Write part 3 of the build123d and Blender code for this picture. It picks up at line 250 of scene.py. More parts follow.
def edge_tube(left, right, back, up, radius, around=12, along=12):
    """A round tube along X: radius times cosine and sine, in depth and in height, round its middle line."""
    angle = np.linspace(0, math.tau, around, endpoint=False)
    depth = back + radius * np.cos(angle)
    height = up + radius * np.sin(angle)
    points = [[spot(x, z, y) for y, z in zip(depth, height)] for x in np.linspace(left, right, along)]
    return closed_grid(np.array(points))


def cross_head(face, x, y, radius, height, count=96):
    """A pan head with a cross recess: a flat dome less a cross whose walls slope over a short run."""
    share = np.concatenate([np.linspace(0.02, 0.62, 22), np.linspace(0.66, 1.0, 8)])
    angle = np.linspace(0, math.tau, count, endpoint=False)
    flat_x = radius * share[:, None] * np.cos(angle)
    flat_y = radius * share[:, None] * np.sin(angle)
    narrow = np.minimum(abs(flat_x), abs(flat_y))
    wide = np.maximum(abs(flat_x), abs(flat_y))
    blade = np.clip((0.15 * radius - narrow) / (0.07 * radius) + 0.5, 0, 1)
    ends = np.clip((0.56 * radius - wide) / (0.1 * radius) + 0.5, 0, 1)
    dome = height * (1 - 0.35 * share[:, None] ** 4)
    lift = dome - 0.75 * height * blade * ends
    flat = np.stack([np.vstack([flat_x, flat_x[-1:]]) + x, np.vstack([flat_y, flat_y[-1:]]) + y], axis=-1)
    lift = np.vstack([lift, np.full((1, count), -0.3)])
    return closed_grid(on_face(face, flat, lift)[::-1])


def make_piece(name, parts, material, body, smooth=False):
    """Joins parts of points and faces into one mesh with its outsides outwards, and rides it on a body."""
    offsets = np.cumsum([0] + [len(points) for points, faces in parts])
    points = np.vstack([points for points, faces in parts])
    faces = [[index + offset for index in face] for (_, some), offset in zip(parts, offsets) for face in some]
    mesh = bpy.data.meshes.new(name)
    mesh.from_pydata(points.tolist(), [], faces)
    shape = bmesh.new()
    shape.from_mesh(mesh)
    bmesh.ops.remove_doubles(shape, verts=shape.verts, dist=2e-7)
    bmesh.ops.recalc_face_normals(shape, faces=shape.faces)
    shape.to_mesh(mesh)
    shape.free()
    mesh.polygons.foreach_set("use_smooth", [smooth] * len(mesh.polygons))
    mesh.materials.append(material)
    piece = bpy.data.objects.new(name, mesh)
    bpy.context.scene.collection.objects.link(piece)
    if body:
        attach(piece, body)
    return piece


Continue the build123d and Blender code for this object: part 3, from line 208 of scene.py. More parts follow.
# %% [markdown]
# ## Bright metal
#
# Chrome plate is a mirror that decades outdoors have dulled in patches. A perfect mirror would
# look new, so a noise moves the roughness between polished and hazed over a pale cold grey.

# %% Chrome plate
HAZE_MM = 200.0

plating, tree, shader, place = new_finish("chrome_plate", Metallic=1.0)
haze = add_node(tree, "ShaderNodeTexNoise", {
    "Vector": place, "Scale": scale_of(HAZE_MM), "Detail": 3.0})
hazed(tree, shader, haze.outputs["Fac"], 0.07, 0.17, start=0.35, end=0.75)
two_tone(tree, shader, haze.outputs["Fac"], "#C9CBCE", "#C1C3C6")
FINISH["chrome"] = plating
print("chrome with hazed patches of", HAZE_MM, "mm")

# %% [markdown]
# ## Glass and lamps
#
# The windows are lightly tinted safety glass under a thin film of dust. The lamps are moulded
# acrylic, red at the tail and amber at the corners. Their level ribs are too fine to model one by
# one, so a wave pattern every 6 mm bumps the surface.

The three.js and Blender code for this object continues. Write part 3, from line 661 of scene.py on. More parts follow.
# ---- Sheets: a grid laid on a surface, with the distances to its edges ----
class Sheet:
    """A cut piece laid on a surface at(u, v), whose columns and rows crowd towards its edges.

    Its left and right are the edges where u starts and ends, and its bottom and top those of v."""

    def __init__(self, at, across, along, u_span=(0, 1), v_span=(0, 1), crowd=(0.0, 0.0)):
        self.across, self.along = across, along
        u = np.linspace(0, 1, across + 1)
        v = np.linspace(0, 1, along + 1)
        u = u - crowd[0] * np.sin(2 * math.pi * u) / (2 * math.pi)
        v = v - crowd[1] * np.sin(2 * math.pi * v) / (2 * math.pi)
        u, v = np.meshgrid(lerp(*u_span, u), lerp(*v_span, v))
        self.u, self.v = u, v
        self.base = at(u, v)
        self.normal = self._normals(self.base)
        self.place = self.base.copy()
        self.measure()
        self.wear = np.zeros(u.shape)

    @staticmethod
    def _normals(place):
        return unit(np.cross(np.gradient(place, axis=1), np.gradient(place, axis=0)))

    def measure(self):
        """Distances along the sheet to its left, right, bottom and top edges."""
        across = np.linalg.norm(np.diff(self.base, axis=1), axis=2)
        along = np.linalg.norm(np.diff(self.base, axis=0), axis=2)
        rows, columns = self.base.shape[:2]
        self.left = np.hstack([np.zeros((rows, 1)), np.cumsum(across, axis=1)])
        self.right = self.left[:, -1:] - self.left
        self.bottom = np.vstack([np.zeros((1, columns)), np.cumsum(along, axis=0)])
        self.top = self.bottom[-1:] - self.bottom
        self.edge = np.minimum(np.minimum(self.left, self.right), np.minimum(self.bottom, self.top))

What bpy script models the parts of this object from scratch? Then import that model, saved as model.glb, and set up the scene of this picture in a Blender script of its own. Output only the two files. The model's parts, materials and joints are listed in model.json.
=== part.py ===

______________________________

Exercise:
From the records above, extract every line exactly as it stands.

Full answer:
Write part 3 of the build123d and Blender code for this picture. It picks up at line 250 of scene.py. More parts follow.
def edge_tube(left, right, back, up, radius, around=12, along=12):
    """A round tube along X: radius times cosine and sine, in depth and in height, round its middle line."""
    angle = np.linspace(0, math.tau, around, endpoint=False)
    depth = back + radius * np.cos(angle)
    height = up + radius * np.sin(angle)
    points = [[spot(x, z, y) for y, z in zip(depth, height)] for x in np.linspace(left, right, along)]
    return closed_grid(np.array(points))


def cross_head(face, x, y, radius, height, count=96):
    """A pan head with a cross recess: a flat dome less a cross whose walls slope over a short run."""
    share = np.concatenate([np.linspace(0.02, 0.62, 22), np.linspace(0.66, 1.0, 8)])
    angle = np.linspace(0, math.tau, count, endpoint=False)
    flat_x = radius * share[:, None] * np.cos(angle)
    flat_y = radius * share[:, None] * np.sin(angle)
    narrow = np.minimum(abs(flat_x), abs(flat_y))
    wide = np.maximum(abs(flat_x), abs(flat_y))
    blade = np.clip((0.15 * radius - narrow) / (0.07 * radius) + 0.5, 0, 1)
    ends = np.clip((0.56 * radius - wide) / (0.1 * radius) + 0.5, 0, 1)
    dome = height * (1 - 0.35 * share[:, None] ** 4)
    lift = dome - 0.75 * height * blade * ends
    flat = np.stack([np.vstack([flat_x, flat_x[-1:]]) + x, np.vstack([flat_y, flat_y[-1:]]) + y], axis=-1)
    lift = np.vstack([lift, np.full((1, count), -0.3)])
    return closed_grid(on_face(face, flat, lift)[::-1])


def make_piece(name, parts, material, body, smooth=False):
    """Joins parts of points and faces into one mesh with its outsides outwards, and rides it on a body."""
    offsets = np.cumsum([0] + [len(points) for points, faces in parts])
    points = np.vstack([points for points, faces in parts])
    faces = [[index + offset for index in face] for (_, some), offset in zip(parts, offsets) for face in some]
    mesh = bpy.data.meshes.new(name)
    mesh.from_pydata(points.tolist(), [], faces)
    shape = bmesh.new()
    shape.from_mesh(mesh)
    bmesh.ops.remove_doubles(shape, verts=shape.verts, dist=2e-7)
    bmesh.ops.recalc_face_normals(shape, faces=shape.faces)
    shape.to_mesh(mesh)
    shape.free()
    mesh.polygons.foreach_set("use_smooth", [smooth] * len(mesh.polygons))
    mesh.materials.append(material)
    piece = bpy.data.objects.new(name, mesh)
    bpy.context.scene.collection.objects.link(piece)
    if body:
        attach(piece, body)
    return piece


Continue the build123d and Blender code for this object: part 3, from line 208 of scene.py. More parts follow.
# %% [markdown]
# ## Bright metal
#
# Chrome plate is a mirror that decades outdoors have dulled in patches. A perfect mirror would
# look new, so a noise moves the roughness between polished and hazed over a pale cold grey.

# %% Chrome plate
HAZE_MM = 200.0

plating, tree, shader, place = new_finish("chrome_plate", Metallic=1.0)
haze = add_node(tree, "ShaderNodeTexNoise", {
    "Vector": place, "Scale": scale_of(HAZE_MM), "Detail": 3.0})
hazed(tree, shader, haze.outputs["Fac"], 0.07, 0.17, start=0.35, end=0.75)
two_tone(tree, shader, haze.outputs["Fac"], "#C9CBCE", "#C1C3C6")
FINISH["chrome"] = plating
print("chrome with hazed patches of", HAZE_MM, "mm")

# %% [markdown]
# ## Glass and lamps
#
# The windows are lightly tinted safety glass under a thin film of dust. The lamps are moulded
# acrylic, red at the tail and amber at the corners. Their level ribs are too fine to model one by
# one, so a wave pattern every 6 mm bumps the surface.

The three.js and Blender code for this object continues. Write part 3, from line 661 of scene.py on. More parts follow.
# ---- Sheets: a grid laid on a surface, with the distances to its edges ----
class Sheet:
    """A cut piece laid on a surface at(u, v), whose columns and rows crowd towards its edges.

    Its left and right are the edges where u starts and ends, and its bottom and top those of v."""

    def __init__(self, at, across, along, u_span=(0, 1), v_span=(0, 1), crowd=(0.0, 0.0)):
        self.across, self.along = across, along
        u = np.linspace(0, 1, across + 1)
        v = np.linspace(0, 1, along + 1)
        u = u - crowd[0] * np.sin(2 * math.pi * u) / (2 * math.pi)
        v = v - crowd[1] * np.sin(2 * math.pi * v) / (2 * math.pi)
        u, v = np.meshgrid(lerp(*u_span, u), lerp(*v_span, v))
        self.u, self.v = u, v
        self.base = at(u, v)
        self.normal = self._normals(self.base)
        self.place = self.base.copy()
        self.measure()
        self.wear = np.zeros(u.shape)

    @staticmethod
    def _normals(place):
        return unit(np.cross(np.gradient(place, axis=1), np.gradient(place, axis=0)))

    def measure(self):
        """Distances along the sheet to its left, right, bottom and top edges."""
        across = np.linalg.norm(np.diff(self.base, axis=1), axis=2)
        along = np.linalg.norm(np.diff(self.base, axis=0), axis=2)
        rows, columns = self.base.shape[:2]
        self.left = np.hstack([np.zeros((rows, 1)), np.cumsum(across, axis=1)])
        self.right = self.left[:, -1:] - self.left
        self.bottom = np.vstack([np.zeros((1, columns)), np.cumsum(along, axis=0)])
        self.top = self.bottom[-1:] - self.bottom
        self.edge = np.minimum(np.minimum(self.left, self.right), np.minimum(self.bottom, self.top))

What bpy script models the parts of this object from scratch? Then import that model, saved as model.glb, and set up the scene of this picture in a Blender script of its own. Output only the two files. The model's parts, materials and joints are listed in model.json.
=== part.py ===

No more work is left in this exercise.